◆ **Data provided**:
_ _ _ _ _ _ _

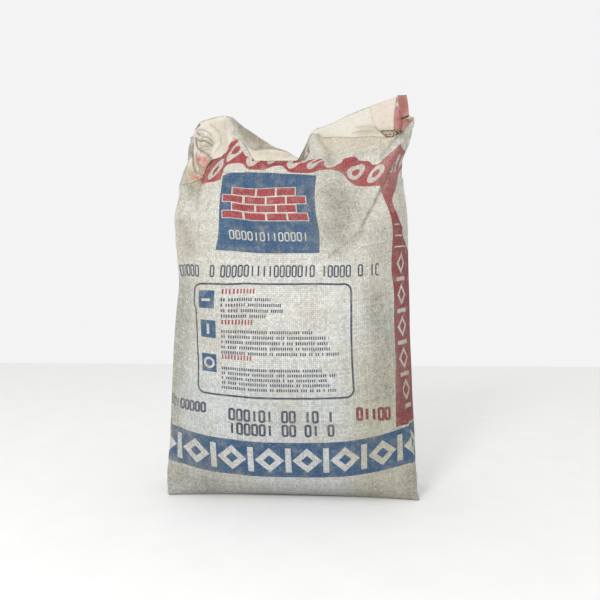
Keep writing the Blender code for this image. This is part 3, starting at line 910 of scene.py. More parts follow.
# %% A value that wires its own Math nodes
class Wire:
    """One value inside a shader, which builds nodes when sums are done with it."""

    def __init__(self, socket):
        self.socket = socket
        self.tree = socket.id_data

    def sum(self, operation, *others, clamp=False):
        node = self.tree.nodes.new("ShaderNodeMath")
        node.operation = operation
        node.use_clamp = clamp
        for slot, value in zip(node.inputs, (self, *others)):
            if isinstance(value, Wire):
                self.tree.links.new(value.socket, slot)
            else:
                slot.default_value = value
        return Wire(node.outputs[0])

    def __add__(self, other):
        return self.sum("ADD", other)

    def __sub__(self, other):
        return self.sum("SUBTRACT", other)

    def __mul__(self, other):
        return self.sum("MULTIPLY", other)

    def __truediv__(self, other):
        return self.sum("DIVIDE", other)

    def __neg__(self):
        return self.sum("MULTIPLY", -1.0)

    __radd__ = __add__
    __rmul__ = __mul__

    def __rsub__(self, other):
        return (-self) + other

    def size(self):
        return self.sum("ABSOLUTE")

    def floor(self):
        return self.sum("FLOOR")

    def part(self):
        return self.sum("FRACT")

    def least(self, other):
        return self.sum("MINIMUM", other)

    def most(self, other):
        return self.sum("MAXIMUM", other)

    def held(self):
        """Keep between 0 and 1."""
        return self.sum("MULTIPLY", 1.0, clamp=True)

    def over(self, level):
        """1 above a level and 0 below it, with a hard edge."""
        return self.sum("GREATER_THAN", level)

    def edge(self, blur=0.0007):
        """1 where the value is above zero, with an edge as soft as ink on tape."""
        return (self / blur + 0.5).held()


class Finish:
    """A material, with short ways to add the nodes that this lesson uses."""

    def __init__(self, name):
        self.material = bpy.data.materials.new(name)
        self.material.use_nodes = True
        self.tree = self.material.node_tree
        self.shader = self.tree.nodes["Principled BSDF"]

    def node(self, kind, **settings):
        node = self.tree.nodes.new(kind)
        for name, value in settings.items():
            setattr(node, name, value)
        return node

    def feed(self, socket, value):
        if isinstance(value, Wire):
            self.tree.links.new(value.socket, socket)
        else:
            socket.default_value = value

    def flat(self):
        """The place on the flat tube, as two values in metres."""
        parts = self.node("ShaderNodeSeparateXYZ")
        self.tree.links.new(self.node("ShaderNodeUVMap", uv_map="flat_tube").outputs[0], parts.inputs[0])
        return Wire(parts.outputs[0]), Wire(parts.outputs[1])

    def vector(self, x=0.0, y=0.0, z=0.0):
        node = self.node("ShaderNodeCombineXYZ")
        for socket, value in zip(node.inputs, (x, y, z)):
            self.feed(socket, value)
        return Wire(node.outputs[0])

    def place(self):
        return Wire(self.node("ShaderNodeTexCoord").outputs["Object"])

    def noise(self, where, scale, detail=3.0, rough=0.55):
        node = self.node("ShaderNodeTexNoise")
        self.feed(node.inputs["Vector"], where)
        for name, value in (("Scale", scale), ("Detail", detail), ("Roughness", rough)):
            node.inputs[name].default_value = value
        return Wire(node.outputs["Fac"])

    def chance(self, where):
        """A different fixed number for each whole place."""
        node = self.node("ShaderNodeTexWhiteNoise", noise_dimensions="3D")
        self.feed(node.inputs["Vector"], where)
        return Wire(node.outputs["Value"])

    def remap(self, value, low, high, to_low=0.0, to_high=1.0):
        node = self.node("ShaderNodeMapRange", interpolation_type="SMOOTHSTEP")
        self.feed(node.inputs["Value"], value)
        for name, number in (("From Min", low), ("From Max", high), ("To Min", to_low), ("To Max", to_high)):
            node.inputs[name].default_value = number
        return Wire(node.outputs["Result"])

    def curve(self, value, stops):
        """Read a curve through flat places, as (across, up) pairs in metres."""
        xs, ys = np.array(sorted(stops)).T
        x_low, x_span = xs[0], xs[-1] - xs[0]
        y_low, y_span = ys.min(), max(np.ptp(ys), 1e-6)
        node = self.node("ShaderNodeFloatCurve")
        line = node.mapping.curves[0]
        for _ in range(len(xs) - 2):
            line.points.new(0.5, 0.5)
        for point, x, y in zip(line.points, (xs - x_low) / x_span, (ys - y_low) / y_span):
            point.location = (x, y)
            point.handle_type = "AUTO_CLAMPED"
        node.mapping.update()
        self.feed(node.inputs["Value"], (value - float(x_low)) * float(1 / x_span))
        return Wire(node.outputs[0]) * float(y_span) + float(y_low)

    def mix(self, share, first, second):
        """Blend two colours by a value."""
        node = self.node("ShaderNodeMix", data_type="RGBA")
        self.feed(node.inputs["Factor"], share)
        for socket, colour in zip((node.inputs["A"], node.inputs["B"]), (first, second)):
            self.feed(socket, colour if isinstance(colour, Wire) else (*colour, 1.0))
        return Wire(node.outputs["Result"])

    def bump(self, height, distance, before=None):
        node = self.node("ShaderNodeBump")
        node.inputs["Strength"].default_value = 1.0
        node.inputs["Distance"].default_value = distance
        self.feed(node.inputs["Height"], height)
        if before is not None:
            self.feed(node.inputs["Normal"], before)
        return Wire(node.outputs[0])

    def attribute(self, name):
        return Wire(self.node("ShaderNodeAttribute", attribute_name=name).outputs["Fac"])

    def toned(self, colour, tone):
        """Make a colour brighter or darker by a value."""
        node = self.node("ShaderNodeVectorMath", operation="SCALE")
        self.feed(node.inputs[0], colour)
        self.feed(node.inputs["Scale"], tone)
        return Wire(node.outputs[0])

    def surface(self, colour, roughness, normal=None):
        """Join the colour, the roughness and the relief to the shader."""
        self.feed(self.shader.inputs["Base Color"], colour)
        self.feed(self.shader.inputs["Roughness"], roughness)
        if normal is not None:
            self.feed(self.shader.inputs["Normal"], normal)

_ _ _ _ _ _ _

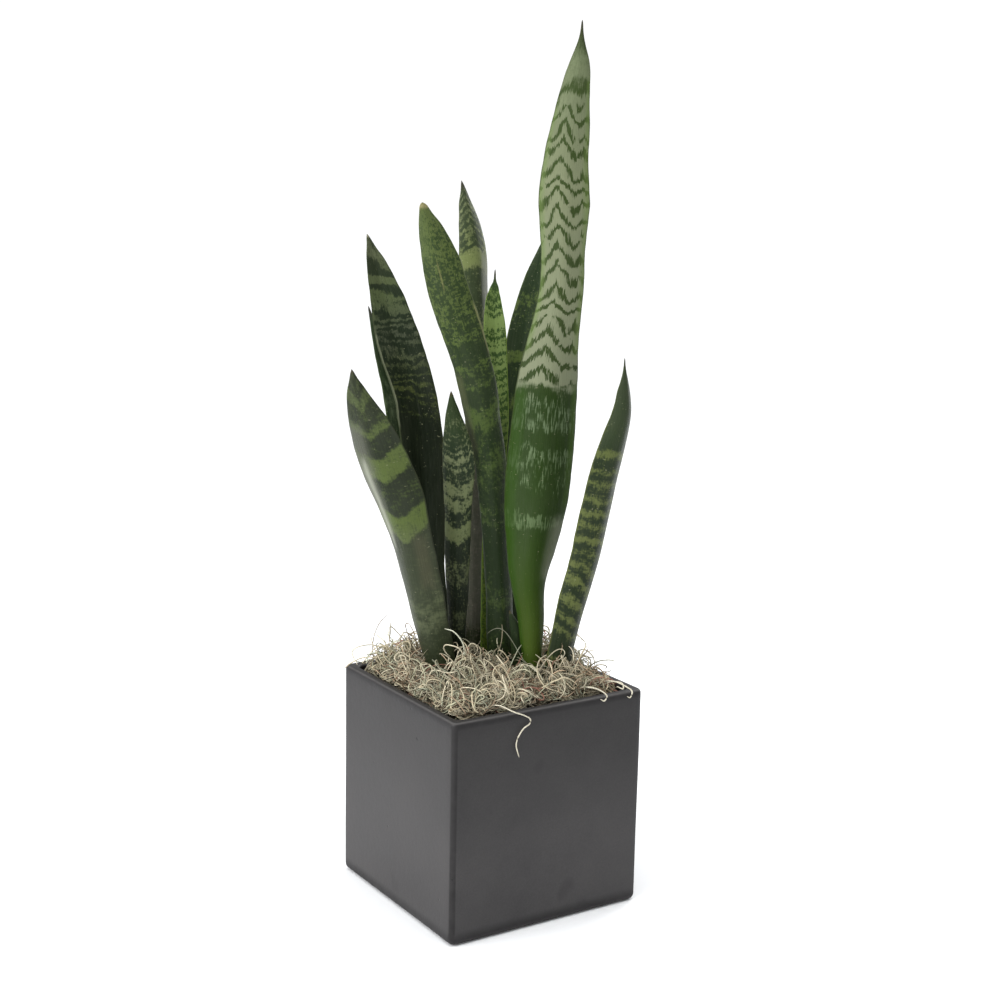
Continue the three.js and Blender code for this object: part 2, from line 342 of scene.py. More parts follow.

_ _ _ _ _ _ _

◆ **Job**: Copy the records above exactly, beginning at the line that contains "Keep writing the" and stopping after the line that contains "self.tree = socket.id_data".

◆ **Worked solution**:
Keep writing the Blender code for this image. This is part 3, starting at line 910 of scene.py. More parts follow.
# %% A value that wires its own Math nodes
class Wire:
    """One value inside a shader, which builds nodes when sums are done with it."""

    def __init__(self, socket):
        self.socket = socket
        self.tree = socket.id_data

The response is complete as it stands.